30 September 2009 United Nations aid agencies are working with authorities across the South Pacific to help coordinate relief efforts in the wake of a tsunami that has struck Samoa, American Samoa and an island in northern Tonga, killing dozens of people, swamping towns and villages, and damaging vital infrastructure.
At least 62 people are confirmed to have died in Samoa, while six others are dead on the Tongan island of Niuatoputapu, according to information provided to the UN Office for the Coordination of Humanitarian Affairs (OCHA). In Pago Pago, the capital of American Samoa, there are unconfirmed reports of 19 fatalities.
Secretary-General Ban Ki-moon today voiced his sadness after learning of the deaths and destruction across the region, saying in a statement issued by his spokesperson that the UN stands ready to provide assistance as required.

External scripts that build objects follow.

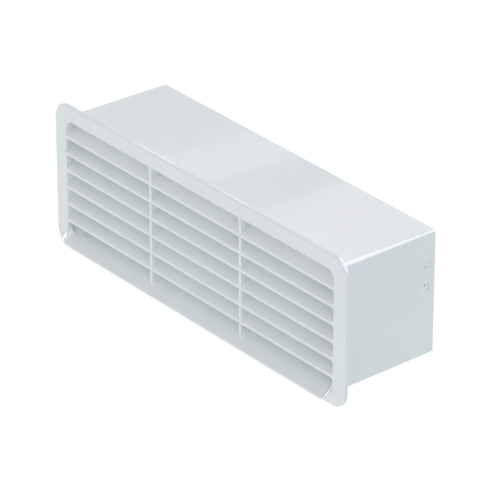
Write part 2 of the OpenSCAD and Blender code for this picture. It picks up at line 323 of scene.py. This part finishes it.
def room_colour(n):
    """Radiance of the room, which changes smoothly with the direction."""
    look = n.add("ShaderNodeSeparateXYZ", Vector=n.add("ShaderNodeTexCoord").outputs["Generated"])
    x, y, z = (look.outputs[axis] for axis in "XYZ")
    twist = n.product(n.product(y, z), ROOM_TWIST)
    swing = n.product(n.product(x, y), -ROOM_SWING)
    turned = n.total(twist, swing)
    sideways = n.math("ABSOLUTE", x)
    channels = {}
    for channel, level, sides, along_y, along_z in zip(
            ("Red", "Green", "Blue"), ROOM_LIGHT, ROOM_SIDES, ROOM_ALONG_Y, ROOM_ALONG_Z):
        slopes = n.total(n.product(sideways, -sides), n.product(y, along_y), n.product(z, along_z))
        channels[channel] = n.total(slopes, turned, level)
    return n.add("ShaderNodeCombineColor", **channels).outputs["Color"]


def make_world():
    """White where it is seen directly, and a soft room that lights the object."""
    world = bpy.data.worlds.new("studio")
    bpy.context.scene.world = world
    world.use_nodes = True
    world.node_tree.nodes.clear()
    n = Nodes(world.node_tree)
    room = n.add("ShaderNodeBackground", Color=room_colour(n), Strength=1.0)
    white = n.add("ShaderNodeBackground", Color=(1, 1, 1, 1), Strength=1.0)
    mix = n.add("ShaderNodeMixShader", Fac=seen_directly(n))
    n.put(mix.inputs[1], room.outputs["Background"])
    n.put(mix.inputs[2], white.outputs["Background"])
    n.add("ShaderNodeOutputWorld", Surface=mix.outputs["Shader"])


def pale_floor():
    """Pale matt grey that is lifted to white where it is seen directly."""
    mat = bpy.data.materials.new("pale_floor")
    mat.use_nodes = True
    mat.node_tree.nodes.clear()
    n = Nodes(mat.node_tree)
    coord = n.add("ShaderNodeTexCoord").outputs["Object"]
    grey = spread(n, noise(n, coord, FLOOR_FEATURES, detail=2), *FLOOR_GREYS)
    pale = n.add("ShaderNodeCombineColor", Red=grey, Green=grey, Blue=grey)
    matt = n.add("ShaderNodeBsdfDiffuse", Color=pale.outputs["Color"])
    lift = n.add("ShaderNodeEmission", Strength=n.product(seen_directly(n), FLOOR_LIFT))
    both = n.add("ShaderNodeAddShader")
    n.put(both.inputs[0], matt.outputs["BSDF"])
    n.put(both.inputs[1], lift.outputs["Emission"])
    n.add("ShaderNodeOutputMaterial", Surface=both.outputs["Shader"])
    return mat


def make_floor():
    """A square well below the object, which shows its soft shadow but neither shades nor tints it."""
    half = FLOOR_HALF * MM
    z = (BOTTOM_Z - FLOOR_DROP) * MM
    corners = [(-half, -half, z), (half, -half, z), (half, half, z), (-half, half, z)]
    mesh = bpy.data.meshes.new("floor")
    mesh.from_pydata(corners, [], [(0, 1, 2, 3)])
    mesh.materials.append(pale_floor())
    floor = bpy.data.objects.new("floor", mesh)
    bpy.context.scene.collection.objects.link(floor)
    floor.visible_diffuse = False
    floor.visible_shadow = False


def card(name, place, target, size, radiance, colour=NEUTRAL, spread_deg=FULL_SPREAD, diffuse=False):
    """A softbox at a place, turned to a target. Unless it is diffuse, it shows only in reflections.
    Places and sizes are in millimetres."""
    data = bpy.data.lights.new(name, "AREA")
    data.shape = "RECTANGLE"
    data.size = size[0] * MM
    data.size_y = size[1] * MM
    data.energy = radiance * math.pi * data.size * data.size_y
    if spread_deg < FULL_SPREAD:
        # A narrow spread brightens the middle of the beam, so the power falls to keep its radiance.
        half = math.radians(spread_deg) / 2
        data.spread = 2 * half
        data.energy *= (math.tan(half) - half) / math.tan(half)
    data.color = colour
    lamp = bpy.data.objects.new(name, data)
    lamp.location = Vector(place) * MM
    lamp.rotation_mode = "QUATERNION"
    lamp.rotation_quaternion = (Vector(target) - Vector(place)).to_track_quat("-Z", "Y")
    lamp.visible_camera = False
    lamp.visible_diffuse = diffuse
    bpy.context.scene.collection.objects.link(lamp)


def edge_card(name, edge, away, distance, size, radiance, spread_deg, colour=NEUTRAL):
    """A softbox that the camera sees mirrored in an edge: away is the mirrored direction."""
    place = Vector(edge) + Vector(away).normalized() * distance
    card(name, place, edge, size, radiance, colour, spread_deg)


def light_sleeve_top():
    """Soft bands across the top of the sleeve, mirrored from cards that hang behind it."""
    y = 110
    height = 60
    depth = 90
    for name, x0, x1, radiance in (("band_left", -133, -97, 0.7), ("band_right", -55, 30, 0.85)):
        middle = (x0 + x1) / 2
        card(name, place=(middle, y, TOP_Z + height), target=(middle, y, TOP_Z), size=(x1 - x0, depth),
             radiance=radiance, colour=(1, 0.75, 0.8))


def light_sleeve_edge():
    """The bright line along the sleeve's upper right edge."""
    edge_card("sleeve_edge", edge=(105, 30, 34), away=(0.463, 0.557, 0.689), distance=700,
              size=(1300, 1300), radiance=6, spread_deg=140, colour=(1, 0.98, 0.95))


def light_plate_edge():
    """Two streaks along the plate's upper edge, and the arc round its upper right corner."""
    for name, x0, x1 in (("streak_left", -59, -18), ("streak_right", 12, 44)):
        edge_card(name, edge=((x0 + x1) / 2, -2, 40), away=(-0.689, 0.4, 0.6), distance=60,
                  size=(x1 - x0, 30), radiance=1.6, spread_deg=60)
    edge_card("plate_corner", edge=(112, -2, 36), away=(0.5, -0.43, 0.74), distance=700,
              size=(800, 800), radiance=4, spread_deg=60, colour=(1, 0.98, 0.96))


def light_lip_ends():
    """The streak on each end of the sill's lip."""
    for name, x, radiance in (("lip_end_left", -105.4, 30), ("lip_end_right", 105.4, 9)):
        edge_card(name, edge=(x, -4.7, -33), away=(-0.689, -0.48, 0.53), distance=25,
                  size=(7, 7), radiance=radiance, spread_deg=50)


def light_duct():
    """The bluish light that comes through the louvre from inside the sleeve."""
    card("duct_light", place=(0, 30, 0), target=(0, 0, 0), size=(190, 55), radiance=0.45,
         colour=(0.8, 1, 1.1), diffuse=True)


make_camera()
white_upvc = moulded_upvc("white_upvc", BRICK_COLOUR, BRICK_ROUGHNESS)
flap_upvc = moulded_upvc("flap_upvc", FLAP_COLOUR, FLAP_ROUGHNESS)
paint_solids(white_upvc, flap_upvc)
dress_brick(white_upvc)
dress_flap(flap_upvc)
make_world()
make_floor()
light_sleeve_top()
light_sleeve_edge()
light_plate_edge()
light_lip_ends()
light_duct()

bpy.context.scene.view_settings.view_transform = "Standard"
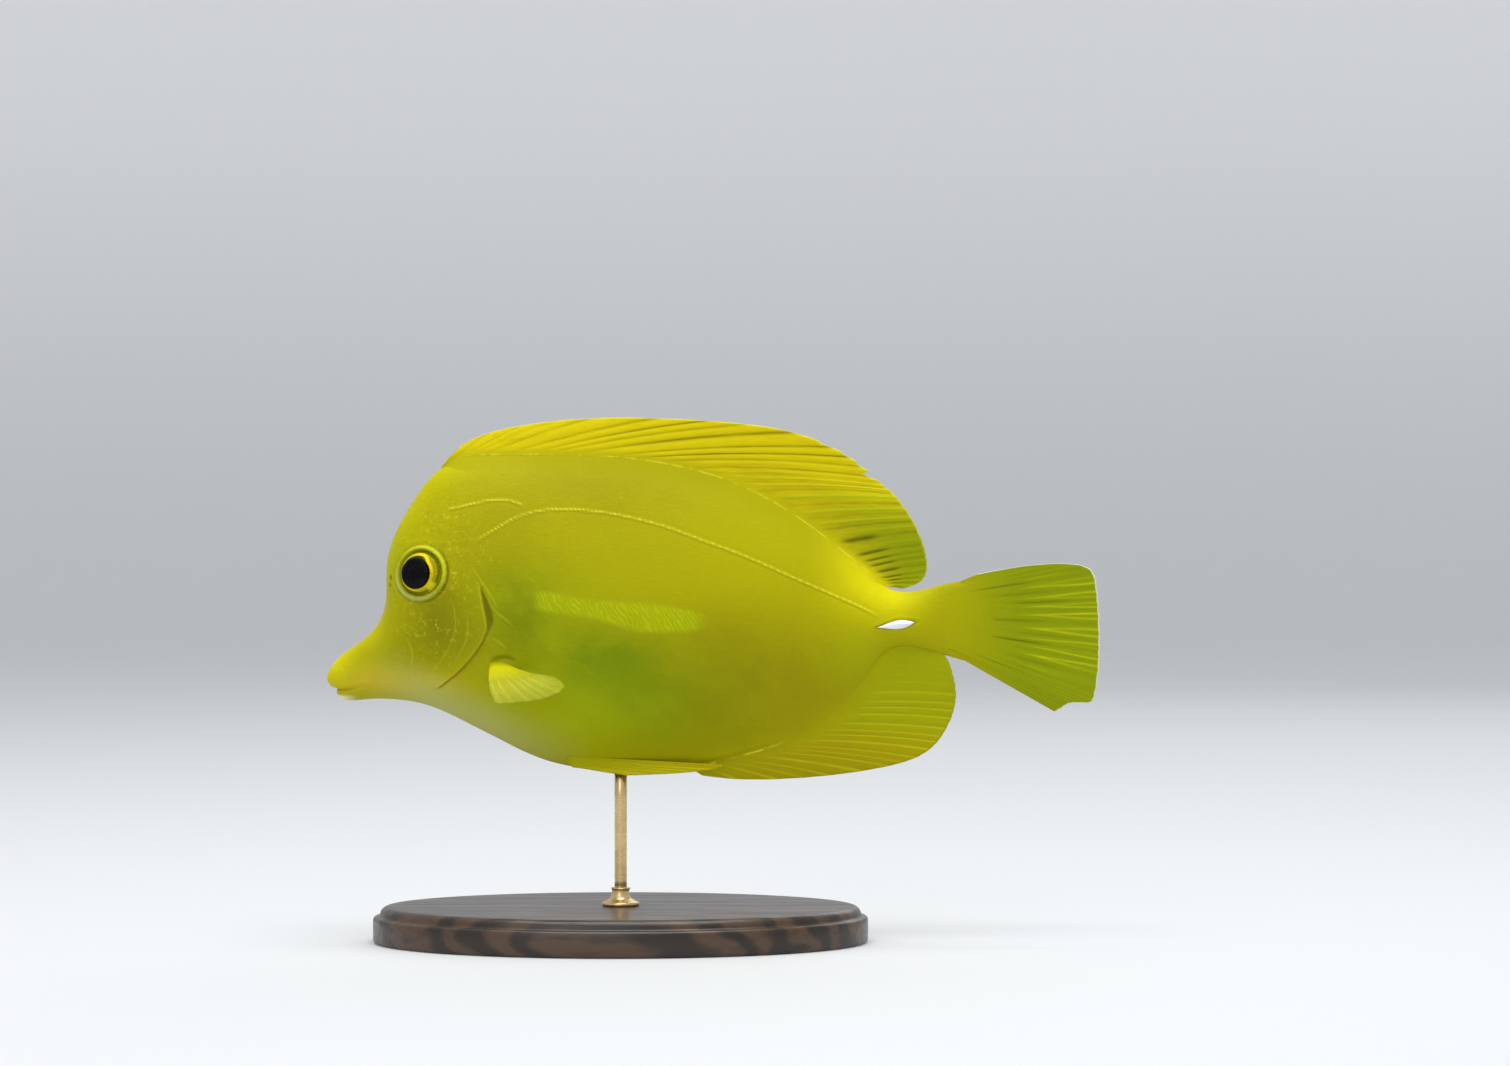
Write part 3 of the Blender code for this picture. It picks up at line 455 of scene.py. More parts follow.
FIN_PAINT = {
    "dorsal": FinPaint(
        (0.70, 0.58, 0.003), (0.27, 0.33, 0.002), (0.23, 0.165, 0.002), (0.42, 0.47, 0.004),
        (0.66, 0.66, 0.12), 0.6, 2.4, dash=(0.07, 0.10, 0.002),
    ),
    "anal": FinPaint(
        (0.37, 0.31, 0.002), (0.34, 0.36, 0.002), (0.26, 0.23, 0.002), (0.52, 0.50, 0.004),
        (0.40, 0.38, 0.01), 0.3, 5.0,
    ),
    "tail": FinPaint(
        TAIL_ROOT, TAIL_WEB, (0.17, 0.21, 0.002), (0.50, 0.54, 0.005),
        (0.88, 0.92, 0.70), 0.8, 1.0, dash=(0.10, 0.12, 0.001),
    ),
    "pectoral": FinPaint(
        (0.64, 0.60, 0.006), (0.56, 0.57, 0.06), (0.52, 0.52, 0.03), (0.62, 0.61, 0.09),
        (0.60, 0.61, 0.14), 0.4, 2.6,
    ),
    "pelvic": FinPaint(
        (0.47, 0.42, 0.003), (0.47, 0.42, 0.003), (0.34, 0.30, 0.003), (0.66, 0.58, 0.01),
        (0.60, 0.54, 0.02), 0.3, 18.0,
    ),
}


def smooth_curve(control, t):
    """Points on a uniform cubic B-spline; t runs from 0 to 1 from the first control point to the last."""
    control = np.asarray(control, float)
    ends = np.vstack([2 * control[0] - control[1], control, 2 * control[-1] - control[-2]])
    along = np.asarray(t, float) * (len(control) - 1)
    first = np.clip(along.astype(int), 0, len(control) - 2)
    f = (along - first)[:, None]
    weights = (
        (1 - f) ** 3,
        3 * f**3 - 6 * f**2 + 4,
        -3 * f**3 + 3 * f**2 + 3 * f + 1,
        f**3,
    )
    return sum(w * ends[first + k] for k, w in enumerate(weights)) / 6


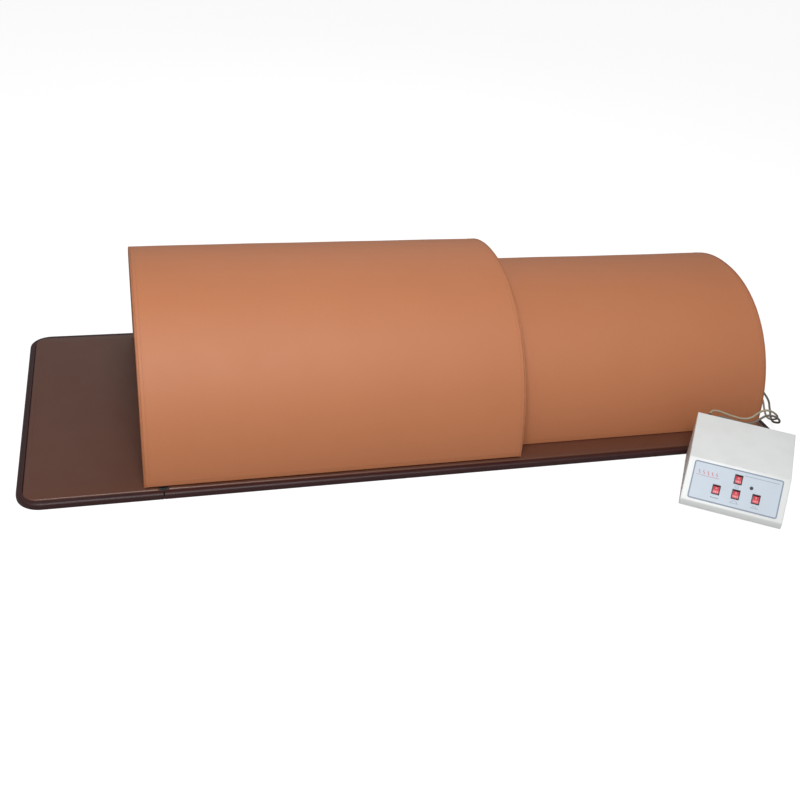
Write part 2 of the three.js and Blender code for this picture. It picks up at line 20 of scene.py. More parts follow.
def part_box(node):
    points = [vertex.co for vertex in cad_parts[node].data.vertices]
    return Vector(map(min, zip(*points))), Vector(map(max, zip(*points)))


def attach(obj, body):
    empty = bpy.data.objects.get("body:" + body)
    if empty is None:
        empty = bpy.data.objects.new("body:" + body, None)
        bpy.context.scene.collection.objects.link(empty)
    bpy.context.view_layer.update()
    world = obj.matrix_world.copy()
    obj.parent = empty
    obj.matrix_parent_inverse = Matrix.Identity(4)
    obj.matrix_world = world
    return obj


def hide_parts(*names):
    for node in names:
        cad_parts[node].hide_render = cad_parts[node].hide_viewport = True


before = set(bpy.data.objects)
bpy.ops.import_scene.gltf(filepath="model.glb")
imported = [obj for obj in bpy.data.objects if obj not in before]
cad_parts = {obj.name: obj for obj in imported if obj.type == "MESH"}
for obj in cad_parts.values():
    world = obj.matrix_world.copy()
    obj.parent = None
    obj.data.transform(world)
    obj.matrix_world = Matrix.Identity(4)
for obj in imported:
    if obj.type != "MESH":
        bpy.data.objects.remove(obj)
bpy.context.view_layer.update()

log = logging.getLogger("sauna")

Colour = tuple[float, float, float, float]
Point = Sequence[float]
Ring = list[Point]

MM = 0.001


def srgb(red: int, green: int, blue: int) -> Colour:
    """Turn a display colour into the linear one that shaders use.

    Args:
        red: display value from 0 to 255.
        green: display value from 0 to 255.
        blue: display value from 0 to 255.

    Returns:
        The linear colour with full alpha.
    """

    def linear(value: int) -> float:
        """One channel, from display to linear."""
        v = value / 255
        return v / 12.92 if v <= 0.04045 else ((v + 0.055) / 1.055) ** 2.4

    return linear(red), linear(green), linear(blue), 1.0


# ---------------------------------------------------------------- shader effects


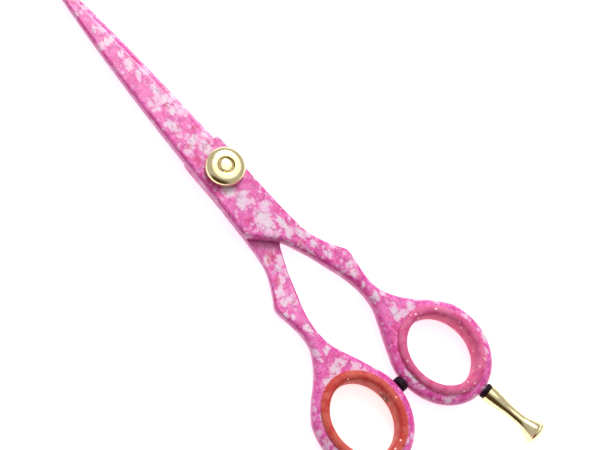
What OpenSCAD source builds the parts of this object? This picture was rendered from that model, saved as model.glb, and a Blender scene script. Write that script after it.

An emergency team is already being dispatched by OCHA to help in the wake of the tsunami, which struck late on Tuesday local time.
The UN Children’s Fund (UNICEF) is assessing its stocks of relief supplies at its regional centre in Suva, Fiji, to determine what items are needed to help with humanitarian efforts. Water, sanitation and hygiene have been identified as key areas of need.
OCHA said food shortages are expected to occur in both Samoa and Tonga. The need for emergency shelter is also likely to be high, although many victims of the tsunami are likely to stay temporarily with relatives.
The UN Development Programme (UNDP) reported that the major roads on the Samoan island of Upolu have not been badly damaged, but widespread damage to homes and other infrastructure has occurred.
OCHA said that Australia, New Zealand, the United States and numerous non-governmental organizations (NGOs) are working with UN agencies and local authorities to coordinate relief efforts across the region.